Supplied information:
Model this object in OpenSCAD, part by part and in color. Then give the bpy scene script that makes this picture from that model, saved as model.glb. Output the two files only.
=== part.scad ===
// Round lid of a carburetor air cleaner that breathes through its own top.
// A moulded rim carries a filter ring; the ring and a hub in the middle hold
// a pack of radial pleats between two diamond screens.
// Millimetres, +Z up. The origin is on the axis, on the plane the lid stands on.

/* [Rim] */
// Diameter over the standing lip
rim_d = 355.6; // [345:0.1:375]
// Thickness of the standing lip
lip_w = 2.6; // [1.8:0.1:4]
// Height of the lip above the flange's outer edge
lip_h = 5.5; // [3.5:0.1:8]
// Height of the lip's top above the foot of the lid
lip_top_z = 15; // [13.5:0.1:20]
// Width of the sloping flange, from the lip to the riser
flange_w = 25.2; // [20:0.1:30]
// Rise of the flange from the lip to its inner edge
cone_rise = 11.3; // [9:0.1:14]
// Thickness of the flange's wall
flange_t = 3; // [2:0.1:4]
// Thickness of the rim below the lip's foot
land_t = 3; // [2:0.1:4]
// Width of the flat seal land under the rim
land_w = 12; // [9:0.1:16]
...
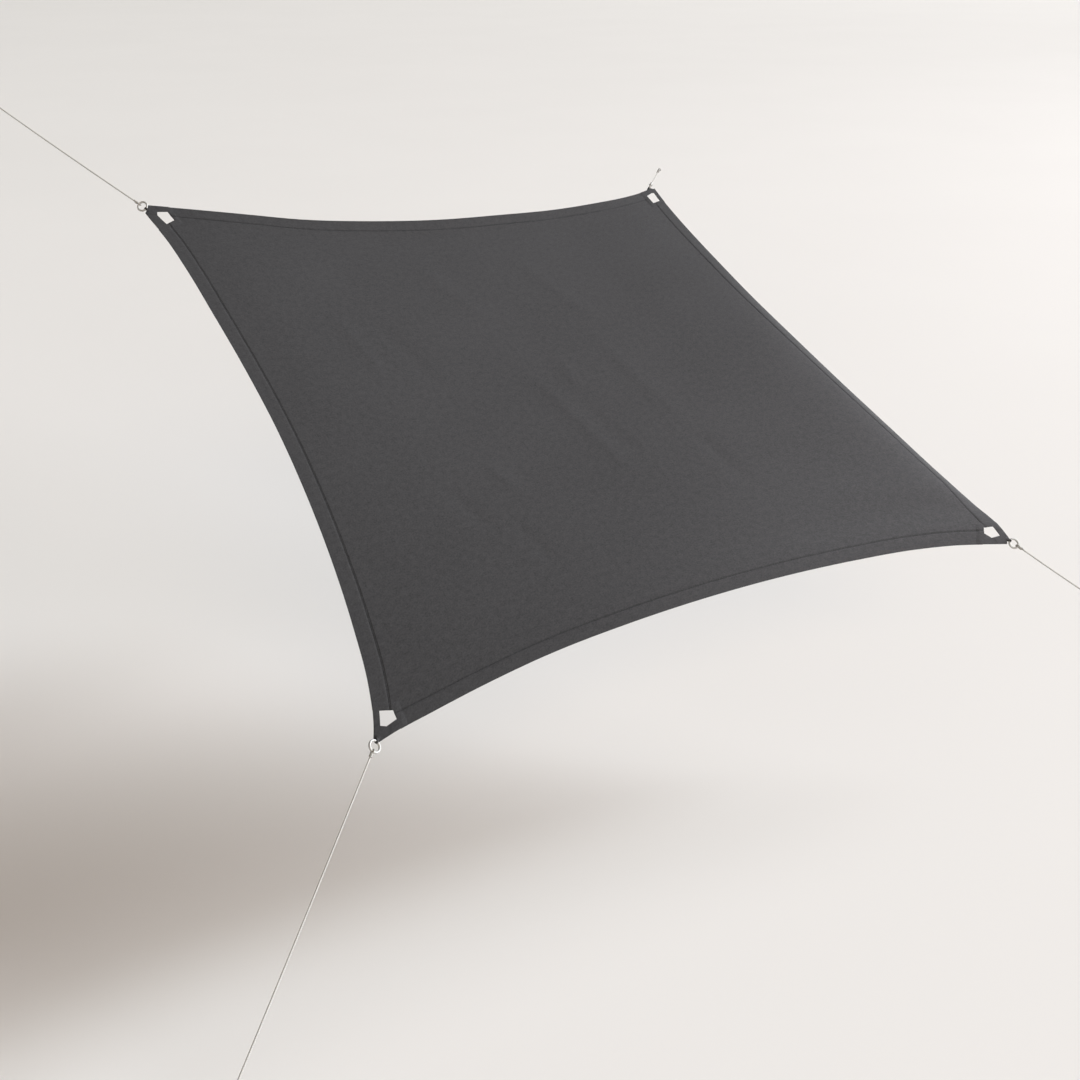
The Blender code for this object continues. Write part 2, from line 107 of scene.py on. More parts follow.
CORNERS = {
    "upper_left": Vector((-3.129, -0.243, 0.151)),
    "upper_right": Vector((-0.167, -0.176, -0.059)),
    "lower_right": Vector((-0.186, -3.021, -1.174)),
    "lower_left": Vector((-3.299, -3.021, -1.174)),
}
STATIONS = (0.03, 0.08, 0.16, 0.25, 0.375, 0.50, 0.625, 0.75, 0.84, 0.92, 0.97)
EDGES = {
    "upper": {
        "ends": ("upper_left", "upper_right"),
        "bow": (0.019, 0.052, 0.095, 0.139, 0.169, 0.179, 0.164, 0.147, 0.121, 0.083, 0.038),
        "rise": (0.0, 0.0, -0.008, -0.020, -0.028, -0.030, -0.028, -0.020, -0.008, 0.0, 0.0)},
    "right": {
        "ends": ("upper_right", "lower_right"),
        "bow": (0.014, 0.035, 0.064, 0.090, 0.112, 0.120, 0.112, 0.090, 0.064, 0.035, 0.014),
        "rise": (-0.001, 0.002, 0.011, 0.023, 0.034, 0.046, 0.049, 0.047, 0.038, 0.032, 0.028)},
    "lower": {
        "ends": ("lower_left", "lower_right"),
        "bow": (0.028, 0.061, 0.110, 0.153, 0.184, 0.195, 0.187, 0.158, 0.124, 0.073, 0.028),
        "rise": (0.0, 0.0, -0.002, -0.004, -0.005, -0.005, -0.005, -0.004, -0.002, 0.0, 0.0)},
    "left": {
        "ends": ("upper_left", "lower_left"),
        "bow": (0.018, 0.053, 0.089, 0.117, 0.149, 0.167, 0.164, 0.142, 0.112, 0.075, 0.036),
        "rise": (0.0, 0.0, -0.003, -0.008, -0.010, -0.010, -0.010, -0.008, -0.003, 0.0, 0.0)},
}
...
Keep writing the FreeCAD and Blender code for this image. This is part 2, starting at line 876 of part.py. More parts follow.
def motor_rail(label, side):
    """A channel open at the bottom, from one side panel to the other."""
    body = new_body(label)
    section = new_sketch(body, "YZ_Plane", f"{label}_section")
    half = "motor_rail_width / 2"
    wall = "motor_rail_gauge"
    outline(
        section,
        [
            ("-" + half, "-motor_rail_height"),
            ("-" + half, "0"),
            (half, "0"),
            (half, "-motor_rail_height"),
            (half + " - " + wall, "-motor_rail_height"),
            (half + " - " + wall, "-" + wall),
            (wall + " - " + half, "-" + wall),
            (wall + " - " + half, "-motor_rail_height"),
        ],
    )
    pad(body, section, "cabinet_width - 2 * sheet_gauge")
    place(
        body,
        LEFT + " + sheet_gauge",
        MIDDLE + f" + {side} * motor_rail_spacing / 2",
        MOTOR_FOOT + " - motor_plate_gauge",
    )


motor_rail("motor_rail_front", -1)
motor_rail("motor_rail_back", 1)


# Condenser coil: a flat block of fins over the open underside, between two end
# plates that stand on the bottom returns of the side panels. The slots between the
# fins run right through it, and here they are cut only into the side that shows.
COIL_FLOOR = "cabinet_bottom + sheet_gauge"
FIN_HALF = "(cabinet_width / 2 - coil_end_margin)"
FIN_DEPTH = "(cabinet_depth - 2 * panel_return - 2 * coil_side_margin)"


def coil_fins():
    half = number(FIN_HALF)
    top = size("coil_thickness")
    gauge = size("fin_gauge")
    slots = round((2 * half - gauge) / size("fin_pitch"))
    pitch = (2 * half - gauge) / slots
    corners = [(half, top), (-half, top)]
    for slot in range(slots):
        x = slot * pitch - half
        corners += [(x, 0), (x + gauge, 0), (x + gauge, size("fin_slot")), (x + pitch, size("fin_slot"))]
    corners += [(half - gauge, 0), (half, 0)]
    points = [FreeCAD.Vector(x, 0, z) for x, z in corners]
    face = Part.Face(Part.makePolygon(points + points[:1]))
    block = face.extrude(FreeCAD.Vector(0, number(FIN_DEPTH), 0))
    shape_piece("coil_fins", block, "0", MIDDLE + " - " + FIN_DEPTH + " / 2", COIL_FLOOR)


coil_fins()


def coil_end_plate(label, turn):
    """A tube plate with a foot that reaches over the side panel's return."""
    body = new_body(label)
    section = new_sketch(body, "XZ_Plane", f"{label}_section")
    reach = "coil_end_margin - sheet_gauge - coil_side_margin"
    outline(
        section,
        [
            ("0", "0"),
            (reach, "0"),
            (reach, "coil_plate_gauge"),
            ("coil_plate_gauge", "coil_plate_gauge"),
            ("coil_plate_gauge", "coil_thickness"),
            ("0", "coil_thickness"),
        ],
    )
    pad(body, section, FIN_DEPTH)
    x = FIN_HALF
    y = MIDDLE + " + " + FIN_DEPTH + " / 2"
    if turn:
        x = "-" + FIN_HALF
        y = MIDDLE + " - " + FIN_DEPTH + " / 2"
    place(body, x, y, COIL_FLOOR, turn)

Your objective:
Give the exact lines, and only those, from the line containing "Model this object" through the line containing "lid stands on." in the entries above.

Final result:
Model this object in OpenSCAD, part by part and in color. Then give the bpy scene script that makes this picture from that model, saved as model.glb. Output the two files only.
=== part.scad ===
// Round lid of a carburetor air cleaner that breathes through its own top.
// A moulded rim carries a filter ring; the ring and a hub in the middle hold
// a pack of radial pleats between two diamond screens.
// Millimetres, +Z up. The origin is on the axis, on the plane the lid stands on.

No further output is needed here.